Emerging COVID-19 trends: Energy sector
The price of benchmark US crude oil has dropped to US$12.34 a barrel. At the beginning of the year it was around US$ 60.
As well as affecting countless lives, COVID-19 has unleashed a devastating blow to the global economy. The virus has had the effect of disrupting supply chains while choking demand. Electricity demand has decreased in many regions and the market for transporting fuel has shrunk dramatically as countries have sealed borders, grounded planes and restricted movement.
As it stands, all parts of the energy value chain are to be affected - upstream, midstream, downstream, and service companies.
In addition to hastily implementing COVID-19 safety measures, companies are seeing the need to reduce capital expenditures and conserve cash.
Subsequently, the coronavirus is set to have an impact across the energy sector:
Natural gas: Lower prices for oil are causing natural gas prices to decrease. For example, LNG to China is being allocated to new buyers to absorb the additional supply that has come online in the last few years while in India buyers are deferring LNG cargos as ports close operations with strict lockdowns in place.
Renewables: China, for example, has one of the largest manufacturing economies in the world and that includes manufacturing equipment used in solar energy technology. The extended closure of companies is having an impact on the global solar supply chain. Similarly, wind turbine component production is also impacted due to production delays.
Petrochemicals: Further down the chain, slower procurement of resources as well as a slowdown in consumer demand will have an impact on this area of the energy sector. Larger projects are likely to be delayed.
Batteries: As an example, the immediate effect of the coronavirus was a reduction in lithium-ion battery production in China. A ten percent reduction means seven percent of the global production capacity.

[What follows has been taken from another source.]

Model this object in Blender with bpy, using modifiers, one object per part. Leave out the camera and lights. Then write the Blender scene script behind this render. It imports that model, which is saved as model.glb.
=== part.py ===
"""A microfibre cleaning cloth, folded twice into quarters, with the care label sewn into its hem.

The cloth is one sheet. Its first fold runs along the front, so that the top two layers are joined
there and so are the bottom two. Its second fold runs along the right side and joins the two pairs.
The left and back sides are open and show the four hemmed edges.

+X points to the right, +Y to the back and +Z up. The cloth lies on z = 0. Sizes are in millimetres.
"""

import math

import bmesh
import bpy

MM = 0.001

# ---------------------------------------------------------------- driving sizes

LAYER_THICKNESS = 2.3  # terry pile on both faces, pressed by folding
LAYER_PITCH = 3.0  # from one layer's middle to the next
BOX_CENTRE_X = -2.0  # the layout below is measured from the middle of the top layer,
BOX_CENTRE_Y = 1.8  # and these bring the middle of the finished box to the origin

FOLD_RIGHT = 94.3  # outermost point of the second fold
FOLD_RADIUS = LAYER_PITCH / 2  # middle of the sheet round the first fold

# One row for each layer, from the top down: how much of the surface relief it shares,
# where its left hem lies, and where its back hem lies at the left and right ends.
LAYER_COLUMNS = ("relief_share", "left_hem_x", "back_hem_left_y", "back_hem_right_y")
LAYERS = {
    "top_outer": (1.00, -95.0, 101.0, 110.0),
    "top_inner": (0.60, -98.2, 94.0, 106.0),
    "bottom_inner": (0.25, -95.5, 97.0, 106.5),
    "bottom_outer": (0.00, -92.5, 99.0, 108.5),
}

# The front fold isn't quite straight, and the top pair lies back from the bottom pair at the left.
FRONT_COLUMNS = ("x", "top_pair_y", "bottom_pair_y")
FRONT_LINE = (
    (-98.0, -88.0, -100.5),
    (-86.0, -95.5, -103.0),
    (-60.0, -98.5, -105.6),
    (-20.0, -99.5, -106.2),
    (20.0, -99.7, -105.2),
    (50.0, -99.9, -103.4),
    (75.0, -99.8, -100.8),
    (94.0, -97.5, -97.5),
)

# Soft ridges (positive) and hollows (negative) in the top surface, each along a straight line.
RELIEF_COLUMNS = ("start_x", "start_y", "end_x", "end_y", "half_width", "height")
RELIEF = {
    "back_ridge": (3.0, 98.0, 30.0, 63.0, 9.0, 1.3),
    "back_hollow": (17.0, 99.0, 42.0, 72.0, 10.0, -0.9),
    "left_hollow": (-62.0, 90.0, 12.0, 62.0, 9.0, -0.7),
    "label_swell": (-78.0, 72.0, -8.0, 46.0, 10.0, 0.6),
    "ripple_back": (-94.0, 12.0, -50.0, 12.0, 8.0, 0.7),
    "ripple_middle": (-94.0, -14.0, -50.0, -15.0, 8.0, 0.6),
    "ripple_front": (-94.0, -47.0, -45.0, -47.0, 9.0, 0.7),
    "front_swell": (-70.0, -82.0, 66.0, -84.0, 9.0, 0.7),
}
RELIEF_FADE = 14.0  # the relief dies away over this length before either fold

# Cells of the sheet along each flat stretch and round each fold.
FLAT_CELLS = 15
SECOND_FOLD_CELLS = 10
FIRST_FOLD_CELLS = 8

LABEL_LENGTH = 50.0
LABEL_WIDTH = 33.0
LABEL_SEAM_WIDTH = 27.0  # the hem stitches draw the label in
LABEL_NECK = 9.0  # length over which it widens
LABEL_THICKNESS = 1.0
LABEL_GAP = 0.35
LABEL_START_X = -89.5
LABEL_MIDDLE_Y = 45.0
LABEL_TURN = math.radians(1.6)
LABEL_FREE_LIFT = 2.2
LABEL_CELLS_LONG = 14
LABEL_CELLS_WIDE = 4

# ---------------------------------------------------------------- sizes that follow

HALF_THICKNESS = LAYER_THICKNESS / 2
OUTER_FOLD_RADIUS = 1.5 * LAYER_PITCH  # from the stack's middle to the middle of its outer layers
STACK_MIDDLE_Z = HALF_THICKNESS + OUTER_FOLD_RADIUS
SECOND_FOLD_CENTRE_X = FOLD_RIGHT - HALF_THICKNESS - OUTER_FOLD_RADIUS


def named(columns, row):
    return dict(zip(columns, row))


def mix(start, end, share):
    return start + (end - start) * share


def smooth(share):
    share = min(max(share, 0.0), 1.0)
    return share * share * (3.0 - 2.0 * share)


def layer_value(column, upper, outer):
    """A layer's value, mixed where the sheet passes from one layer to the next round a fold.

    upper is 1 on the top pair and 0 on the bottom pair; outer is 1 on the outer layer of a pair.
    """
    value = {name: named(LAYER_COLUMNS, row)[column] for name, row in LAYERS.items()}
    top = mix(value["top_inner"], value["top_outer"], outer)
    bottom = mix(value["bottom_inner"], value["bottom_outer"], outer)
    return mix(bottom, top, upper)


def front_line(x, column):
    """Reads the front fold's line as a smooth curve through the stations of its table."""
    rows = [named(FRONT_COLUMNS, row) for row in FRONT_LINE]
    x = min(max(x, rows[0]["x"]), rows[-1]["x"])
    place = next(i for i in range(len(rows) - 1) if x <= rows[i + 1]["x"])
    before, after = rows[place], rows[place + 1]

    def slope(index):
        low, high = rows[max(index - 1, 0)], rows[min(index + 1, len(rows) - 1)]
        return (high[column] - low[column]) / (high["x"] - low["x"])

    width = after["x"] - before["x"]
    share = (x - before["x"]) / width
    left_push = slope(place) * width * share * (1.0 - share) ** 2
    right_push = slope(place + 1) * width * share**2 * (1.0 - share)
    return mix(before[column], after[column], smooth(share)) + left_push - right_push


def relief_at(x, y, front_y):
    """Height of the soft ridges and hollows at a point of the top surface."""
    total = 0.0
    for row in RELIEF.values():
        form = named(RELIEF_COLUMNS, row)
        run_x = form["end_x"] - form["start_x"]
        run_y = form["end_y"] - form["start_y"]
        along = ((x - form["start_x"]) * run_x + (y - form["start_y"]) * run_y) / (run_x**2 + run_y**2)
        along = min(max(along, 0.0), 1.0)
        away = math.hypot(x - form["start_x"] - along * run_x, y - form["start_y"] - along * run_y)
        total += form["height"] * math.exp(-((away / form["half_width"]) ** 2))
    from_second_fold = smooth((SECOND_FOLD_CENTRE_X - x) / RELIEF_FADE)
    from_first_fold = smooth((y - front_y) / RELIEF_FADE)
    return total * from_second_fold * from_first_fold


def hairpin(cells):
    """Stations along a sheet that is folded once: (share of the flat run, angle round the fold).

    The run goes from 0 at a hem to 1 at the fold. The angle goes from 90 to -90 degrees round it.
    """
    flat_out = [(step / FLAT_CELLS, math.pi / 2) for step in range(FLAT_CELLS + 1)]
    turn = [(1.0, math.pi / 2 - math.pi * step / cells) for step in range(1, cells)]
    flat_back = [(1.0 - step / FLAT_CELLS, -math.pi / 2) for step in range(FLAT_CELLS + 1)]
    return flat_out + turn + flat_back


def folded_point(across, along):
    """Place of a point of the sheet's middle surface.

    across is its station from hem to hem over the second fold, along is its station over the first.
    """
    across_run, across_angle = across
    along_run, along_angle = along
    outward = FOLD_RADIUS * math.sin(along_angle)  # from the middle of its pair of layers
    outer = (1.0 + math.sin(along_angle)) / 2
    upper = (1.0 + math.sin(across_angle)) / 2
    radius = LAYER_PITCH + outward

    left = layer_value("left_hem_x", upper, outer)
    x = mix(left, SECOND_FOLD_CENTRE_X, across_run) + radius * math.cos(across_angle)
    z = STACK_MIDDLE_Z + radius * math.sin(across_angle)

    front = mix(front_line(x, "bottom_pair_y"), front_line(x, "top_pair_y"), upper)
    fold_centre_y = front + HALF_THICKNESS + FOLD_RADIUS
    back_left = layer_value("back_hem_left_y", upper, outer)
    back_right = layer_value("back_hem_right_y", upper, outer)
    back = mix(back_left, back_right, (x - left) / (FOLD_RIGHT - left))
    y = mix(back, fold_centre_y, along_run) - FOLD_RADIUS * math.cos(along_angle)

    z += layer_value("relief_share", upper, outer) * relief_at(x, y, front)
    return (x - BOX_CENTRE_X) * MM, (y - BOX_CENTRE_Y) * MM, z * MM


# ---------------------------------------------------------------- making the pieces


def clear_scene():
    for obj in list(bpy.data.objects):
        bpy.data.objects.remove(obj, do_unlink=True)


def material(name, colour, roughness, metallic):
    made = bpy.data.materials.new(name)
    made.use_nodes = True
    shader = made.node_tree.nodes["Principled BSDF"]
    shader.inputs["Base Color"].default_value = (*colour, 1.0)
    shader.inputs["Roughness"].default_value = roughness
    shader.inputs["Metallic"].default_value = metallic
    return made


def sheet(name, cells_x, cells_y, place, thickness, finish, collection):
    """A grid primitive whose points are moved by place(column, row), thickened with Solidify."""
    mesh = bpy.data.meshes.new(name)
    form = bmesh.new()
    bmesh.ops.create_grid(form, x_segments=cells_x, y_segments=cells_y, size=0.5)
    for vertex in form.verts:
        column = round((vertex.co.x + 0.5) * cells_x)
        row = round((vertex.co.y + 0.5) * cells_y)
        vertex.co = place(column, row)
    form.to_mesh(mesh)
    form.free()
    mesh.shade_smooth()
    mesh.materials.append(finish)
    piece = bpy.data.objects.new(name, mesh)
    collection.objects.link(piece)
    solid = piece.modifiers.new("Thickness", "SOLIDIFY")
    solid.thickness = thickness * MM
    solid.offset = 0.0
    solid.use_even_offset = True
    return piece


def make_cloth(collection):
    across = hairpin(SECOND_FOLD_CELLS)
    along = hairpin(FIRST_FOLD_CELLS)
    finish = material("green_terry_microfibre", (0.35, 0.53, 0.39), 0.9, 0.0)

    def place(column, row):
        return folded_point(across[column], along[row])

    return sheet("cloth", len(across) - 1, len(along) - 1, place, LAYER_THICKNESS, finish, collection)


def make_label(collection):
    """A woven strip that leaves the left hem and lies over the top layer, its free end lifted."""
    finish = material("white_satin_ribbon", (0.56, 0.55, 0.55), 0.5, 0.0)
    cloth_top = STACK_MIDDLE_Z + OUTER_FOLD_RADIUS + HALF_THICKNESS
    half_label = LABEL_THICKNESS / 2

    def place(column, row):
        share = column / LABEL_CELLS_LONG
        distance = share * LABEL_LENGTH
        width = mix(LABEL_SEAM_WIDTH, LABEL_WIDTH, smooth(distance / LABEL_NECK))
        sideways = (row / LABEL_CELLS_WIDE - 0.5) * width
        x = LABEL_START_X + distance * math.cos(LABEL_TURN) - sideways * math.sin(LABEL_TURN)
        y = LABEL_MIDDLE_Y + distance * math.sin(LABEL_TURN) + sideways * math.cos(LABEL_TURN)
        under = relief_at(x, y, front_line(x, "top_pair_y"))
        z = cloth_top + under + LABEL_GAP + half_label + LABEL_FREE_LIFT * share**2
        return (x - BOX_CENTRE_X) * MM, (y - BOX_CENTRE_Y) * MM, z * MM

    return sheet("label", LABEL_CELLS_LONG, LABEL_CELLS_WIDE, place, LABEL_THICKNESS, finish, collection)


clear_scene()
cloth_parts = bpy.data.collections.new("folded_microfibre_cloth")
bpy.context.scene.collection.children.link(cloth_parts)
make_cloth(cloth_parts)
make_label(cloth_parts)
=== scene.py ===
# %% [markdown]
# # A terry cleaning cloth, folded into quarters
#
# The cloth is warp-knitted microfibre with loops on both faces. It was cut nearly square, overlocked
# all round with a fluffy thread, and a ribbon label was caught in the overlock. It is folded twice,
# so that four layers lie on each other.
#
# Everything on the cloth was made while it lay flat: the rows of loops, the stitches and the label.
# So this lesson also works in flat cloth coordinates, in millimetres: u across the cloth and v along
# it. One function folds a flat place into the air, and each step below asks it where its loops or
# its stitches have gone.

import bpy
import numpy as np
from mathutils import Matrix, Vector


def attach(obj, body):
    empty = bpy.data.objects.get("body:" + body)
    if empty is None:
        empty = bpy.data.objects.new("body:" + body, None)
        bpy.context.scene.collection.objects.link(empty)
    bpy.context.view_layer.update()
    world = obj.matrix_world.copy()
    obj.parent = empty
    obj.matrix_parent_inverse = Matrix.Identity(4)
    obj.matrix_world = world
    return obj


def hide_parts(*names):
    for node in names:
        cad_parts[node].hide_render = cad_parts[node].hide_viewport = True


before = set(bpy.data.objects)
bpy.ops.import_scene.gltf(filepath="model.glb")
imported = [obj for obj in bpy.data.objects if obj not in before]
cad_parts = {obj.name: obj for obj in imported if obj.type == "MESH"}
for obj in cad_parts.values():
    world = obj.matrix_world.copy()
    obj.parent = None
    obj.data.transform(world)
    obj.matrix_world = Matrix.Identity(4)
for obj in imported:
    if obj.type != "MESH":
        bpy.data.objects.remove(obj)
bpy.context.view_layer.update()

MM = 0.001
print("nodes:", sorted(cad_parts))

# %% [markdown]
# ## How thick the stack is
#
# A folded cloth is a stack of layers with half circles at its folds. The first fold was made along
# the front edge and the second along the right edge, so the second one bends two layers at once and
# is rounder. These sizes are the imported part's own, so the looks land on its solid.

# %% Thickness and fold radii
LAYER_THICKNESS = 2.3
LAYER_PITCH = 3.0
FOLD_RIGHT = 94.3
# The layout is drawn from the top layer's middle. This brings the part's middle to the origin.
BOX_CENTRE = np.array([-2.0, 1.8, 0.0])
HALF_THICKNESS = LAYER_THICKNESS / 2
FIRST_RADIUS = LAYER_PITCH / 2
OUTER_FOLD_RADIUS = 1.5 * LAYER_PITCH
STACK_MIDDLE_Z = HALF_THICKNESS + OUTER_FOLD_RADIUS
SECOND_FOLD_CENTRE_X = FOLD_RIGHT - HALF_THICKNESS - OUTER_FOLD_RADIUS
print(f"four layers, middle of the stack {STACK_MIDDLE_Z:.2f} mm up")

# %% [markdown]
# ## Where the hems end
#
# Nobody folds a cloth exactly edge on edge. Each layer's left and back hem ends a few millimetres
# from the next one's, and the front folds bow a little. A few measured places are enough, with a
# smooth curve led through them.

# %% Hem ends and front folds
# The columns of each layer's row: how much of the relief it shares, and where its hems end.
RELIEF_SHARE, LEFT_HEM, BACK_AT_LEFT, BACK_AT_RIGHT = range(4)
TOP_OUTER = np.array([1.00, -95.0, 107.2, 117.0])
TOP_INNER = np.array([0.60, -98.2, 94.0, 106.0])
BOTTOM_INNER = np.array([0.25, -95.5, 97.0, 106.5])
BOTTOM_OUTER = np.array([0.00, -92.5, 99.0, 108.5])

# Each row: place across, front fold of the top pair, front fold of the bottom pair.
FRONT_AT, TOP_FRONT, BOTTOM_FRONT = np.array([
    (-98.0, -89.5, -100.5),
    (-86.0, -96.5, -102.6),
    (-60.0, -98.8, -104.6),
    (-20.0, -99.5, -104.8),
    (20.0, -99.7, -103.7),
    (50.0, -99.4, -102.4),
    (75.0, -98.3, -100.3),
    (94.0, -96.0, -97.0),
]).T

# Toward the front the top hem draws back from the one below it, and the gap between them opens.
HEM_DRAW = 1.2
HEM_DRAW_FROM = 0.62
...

Demand, therefore, could go up, having a short-to-medium term effect on cost.
To combat the economic effects of the coronavirus, companies will have to build a high degree of flexibility and continued resiliency into their short and medium-term strategizing. Many will have to adjust operations and not assume that recovery will be a continuous and linear process. Human resource models that provide 60:40 flexibility around a 60 percent permanent core, are likely to become intrinsic.
Many regulations for strict separation, hygiene, control and business resilience that were adopted at the height of the crisis may need to be maintained or altered as per more permanent requirements.
In the case of oil, high-cost producers that have been left exposed by the collapse in oil prices may need to turn to collaborative partnerships or consolidation as a way of bringing their costs down.
Further, it is also important to note that climate change and global environmental awareness has grown significantly during the Covid-19 responses. The International Energy Agency has said that there is a “historic opportunity” to pour investment into energy technologies that cut greenhouse gas emissions.
The executive director Fatih Birol announced that the IEA will publish a special edition of its annual World Energy Outlook on June 18th to list out green job-creation policy options. The IEA is also due to host a Clean Energy Transitions Summit on July 9th.
The coronavirus has sent shockwaves across the energy sector causing, both short term and long-term impacts. Business and industry are being forced to rework their traditional strategies to mitigate the effects of the virus. It is, therefore, crucial that in addition to financial aid and subsidies, companies utilize collaborative platforms for partnership building, information sharing and resources. As for the transition to clean energy, one can only say that Covid-19 has made us an offer we should not refuse.